Dengan kata lain, guru memiliki
keterbatasan untuk mengetahui apakah performa yang ia tampilkan di hadapan
muridnya benar-benar merupakan hal terbaik yang dibutuhkan para murid. Yang
sering terjadi, ketika guru merasa sudah puas dengan performanya, guru itu
akan merasa nyaman dengan proses yang telah ia lakukan, dan merasa tidak
perlu lagi meningkatkan performanya.
Keadaan ini membuat guru terjebak
rutinitas tanpa memiliki keinginan berkembang. Guru dilenakan oleh zona
nyaman pengelolaan proses pembelajaran yang ia ciptakan dan cenderung tidak
mau beranjak darinya. Pada akhirnya guru kehilangan gairah untuk belajar dan
meningkatkan kualitas pembelajarannya.
Dalam praktiknya, guru sering kali
hanya menghabiskan perhatian pada pencapaian murid atas patokan kelulusan
atau ketuntasan tertentu. Apakah murid telah mencapai atau melampaui patokan
kelulusan atau belum mencapainya. Namun, para guru jarang--atau malah tidak
pernah--meminta umpan balik atas proses pembelajaran di dalam kelas.

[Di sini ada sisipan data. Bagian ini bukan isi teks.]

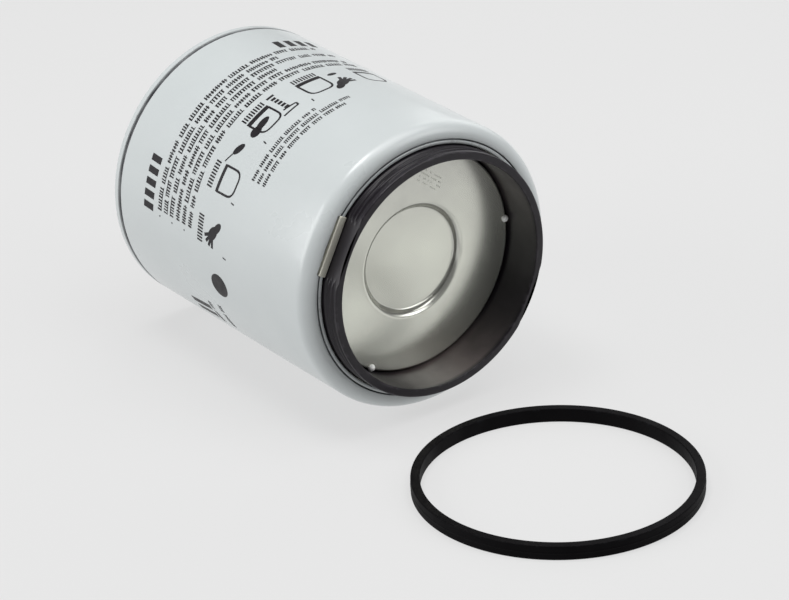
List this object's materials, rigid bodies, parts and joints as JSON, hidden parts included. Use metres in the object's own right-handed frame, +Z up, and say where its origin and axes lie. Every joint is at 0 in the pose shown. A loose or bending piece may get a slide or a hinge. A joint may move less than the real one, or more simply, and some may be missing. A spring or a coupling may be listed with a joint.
{
  "type": "spin-on fuel filter",
  "caption": "Spin-on fuel filter and water separator: painted can with a threaded head end, a black bowl thread ring round a steel end cap, and a loose bowl seal.",
  "frame": {"origin": "centre of the head thread's mouth, on the outer face of the base plate", "axes": "+Y out of the head thread along the filter's axis, -Y out of the bowl end, +Z up from the surface that the filter lies on"},
  "size_m": [0.1089, 0.2529, 0.108],
  "materials": {
    "can_paint": "smooth semi-gloss cool grey-white enamel with black print",
    "bare_steel": "zinc plated, dull",
    "tinplate": "rolled tinplate, satin, slightly yellow",
    "lock_steel": "bare rolled steel, dull beige",
    "ring_plastic": "moulded black glass-filled nylon, semi-matt",
    "seal_rubber": "smooth matt black nitrile",
    "gasket_rubber": "lightly greased black nitrile",
    "filter_paper": "resin-treated pleated paper",
    "potting_adhesive": "cured potting adhesive",
    "sealing_compound": "dried seaming compound",
    "screen_mesh": "fine woven water-repelling mesh"
  },
  "bodies": {
    "filter": {"can": "can_paint", "seaming_lid": "bare_steel", "seam_sealant": "sealing_compound", "base_plate": "bare_steel", "head_gasket": "gasket_rubber", "hub_grommet": "gasket_rubber", "top_end_cap": "tinplate", "bottom_end_cap": "tinplate", "top_adhesive": "potting_adhesive", "bottom_adhesive": "potting_adhesive", "pleated_media": "filter_paper", "media_clip": "tinplate", "pleat_bands": "potting_adhesive", "centre_tube": "tinplate", "outlet_screen": "screen_mesh", "thread_ring": "ring_plastic", "ring_oring": "seal_rubber", "lock_ring": "lock_steel"},
    "loose_seal": {"bowl_seal": "seal_rubber"}
  },
  "joints": [
    {"name": "seal_lift", "type": "slide", "parent": "filter", "child": "loose_seal", "axis": [0, 0, 1], "range_m": [0, 0.12]}
  ]
}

Apakah murid puas dengan proses
pembelajaran, lalu pembelajaran seperti apa yang sebenarnya cocok dengan gaya
belajar mereka, atau apakah metode pengajaran yang dipakai guru dapat
membantu siswa memahami apa yang diajarkan, jarang sekali dipersoalkan guru.
Situasi ini mencerminkan tidak terjadinya proses pembelajaran baik yang
berlangsung dua arah.
Hal ini semakin memburuk jika para
murid mulai tidak menemukan kenyamanan dalam belajar. Karena itu, para guru
harus mulai menimbang untuk mengevaluasi dan memperbaiki kondisi pembelajaran
yang mereka lakukan. Salah satu solusi yang dapat diterapkan ialah dengan
meminta umpan balik atau melakukan refleksi pembelajaran yang telah
dilakukan.
Refleksi
dalam mengajar
John Dewey (1933) menyatakan,
refleksi adalah salah satu cara yang dapat membantu guru mengembangkan cara
mengajar sehingga pembelajaran yang berlangsung dapat bermanfaat bagi siswa.

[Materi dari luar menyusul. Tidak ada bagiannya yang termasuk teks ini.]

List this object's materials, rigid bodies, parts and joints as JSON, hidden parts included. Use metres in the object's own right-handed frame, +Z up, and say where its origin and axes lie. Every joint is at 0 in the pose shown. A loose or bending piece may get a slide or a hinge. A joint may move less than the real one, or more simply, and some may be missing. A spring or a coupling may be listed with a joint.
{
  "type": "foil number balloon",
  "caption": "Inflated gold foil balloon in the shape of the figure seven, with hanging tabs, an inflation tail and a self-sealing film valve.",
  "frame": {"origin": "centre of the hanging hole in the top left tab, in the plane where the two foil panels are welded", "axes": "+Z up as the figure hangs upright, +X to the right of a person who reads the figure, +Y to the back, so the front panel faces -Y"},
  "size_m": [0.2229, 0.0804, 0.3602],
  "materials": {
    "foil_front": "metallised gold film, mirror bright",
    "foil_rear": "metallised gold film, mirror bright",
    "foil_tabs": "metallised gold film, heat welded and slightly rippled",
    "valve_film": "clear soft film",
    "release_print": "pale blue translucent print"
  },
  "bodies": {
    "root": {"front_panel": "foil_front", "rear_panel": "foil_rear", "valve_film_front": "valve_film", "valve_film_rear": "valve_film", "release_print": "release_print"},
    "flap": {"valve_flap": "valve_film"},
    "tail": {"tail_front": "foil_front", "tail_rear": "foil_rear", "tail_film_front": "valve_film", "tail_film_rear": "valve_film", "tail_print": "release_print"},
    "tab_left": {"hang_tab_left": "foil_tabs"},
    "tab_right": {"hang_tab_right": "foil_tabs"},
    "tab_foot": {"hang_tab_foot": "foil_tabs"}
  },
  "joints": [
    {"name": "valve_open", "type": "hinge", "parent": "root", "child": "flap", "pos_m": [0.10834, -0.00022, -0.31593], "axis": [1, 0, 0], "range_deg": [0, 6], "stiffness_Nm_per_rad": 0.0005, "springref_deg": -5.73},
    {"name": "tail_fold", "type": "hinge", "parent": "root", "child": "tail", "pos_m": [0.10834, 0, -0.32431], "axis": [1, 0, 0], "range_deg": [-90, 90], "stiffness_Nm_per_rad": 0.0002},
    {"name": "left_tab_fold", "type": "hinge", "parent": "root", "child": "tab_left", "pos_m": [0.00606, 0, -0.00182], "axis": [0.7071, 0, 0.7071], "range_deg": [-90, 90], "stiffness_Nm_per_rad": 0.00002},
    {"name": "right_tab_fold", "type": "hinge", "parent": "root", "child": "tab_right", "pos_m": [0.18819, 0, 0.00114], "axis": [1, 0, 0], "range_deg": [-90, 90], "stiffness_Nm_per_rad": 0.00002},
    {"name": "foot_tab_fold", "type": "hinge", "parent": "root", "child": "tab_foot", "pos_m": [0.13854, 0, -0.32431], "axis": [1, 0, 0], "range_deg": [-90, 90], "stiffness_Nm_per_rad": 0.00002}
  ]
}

Praktik refleksi semacam ini diterima dan diterapkan sebagai bagian standar
pengelolaan proses pembelajaran yang baik di banyak negara dengan sistem
pendidikan yang mapan.
Dalam proses pembelajaran di
kelas, para murid selalu diminta memberikan umpan balik (kritik,
masukan/saran dan perbaikan/koreksi) terhadap proses pembelajaran yang telah
dijalani. Tujuannya sederhana, memberikan refleksi pada sisi mana dari proses
pembelajaran yang telah berlangsung perlu diperbaiki. Misalnya, apakah ada
catatan di sisi isi pembelajaran, metodologi penyampaian materi, atau cara
para guru berinteraksi selama proses pembelajaran berjalan.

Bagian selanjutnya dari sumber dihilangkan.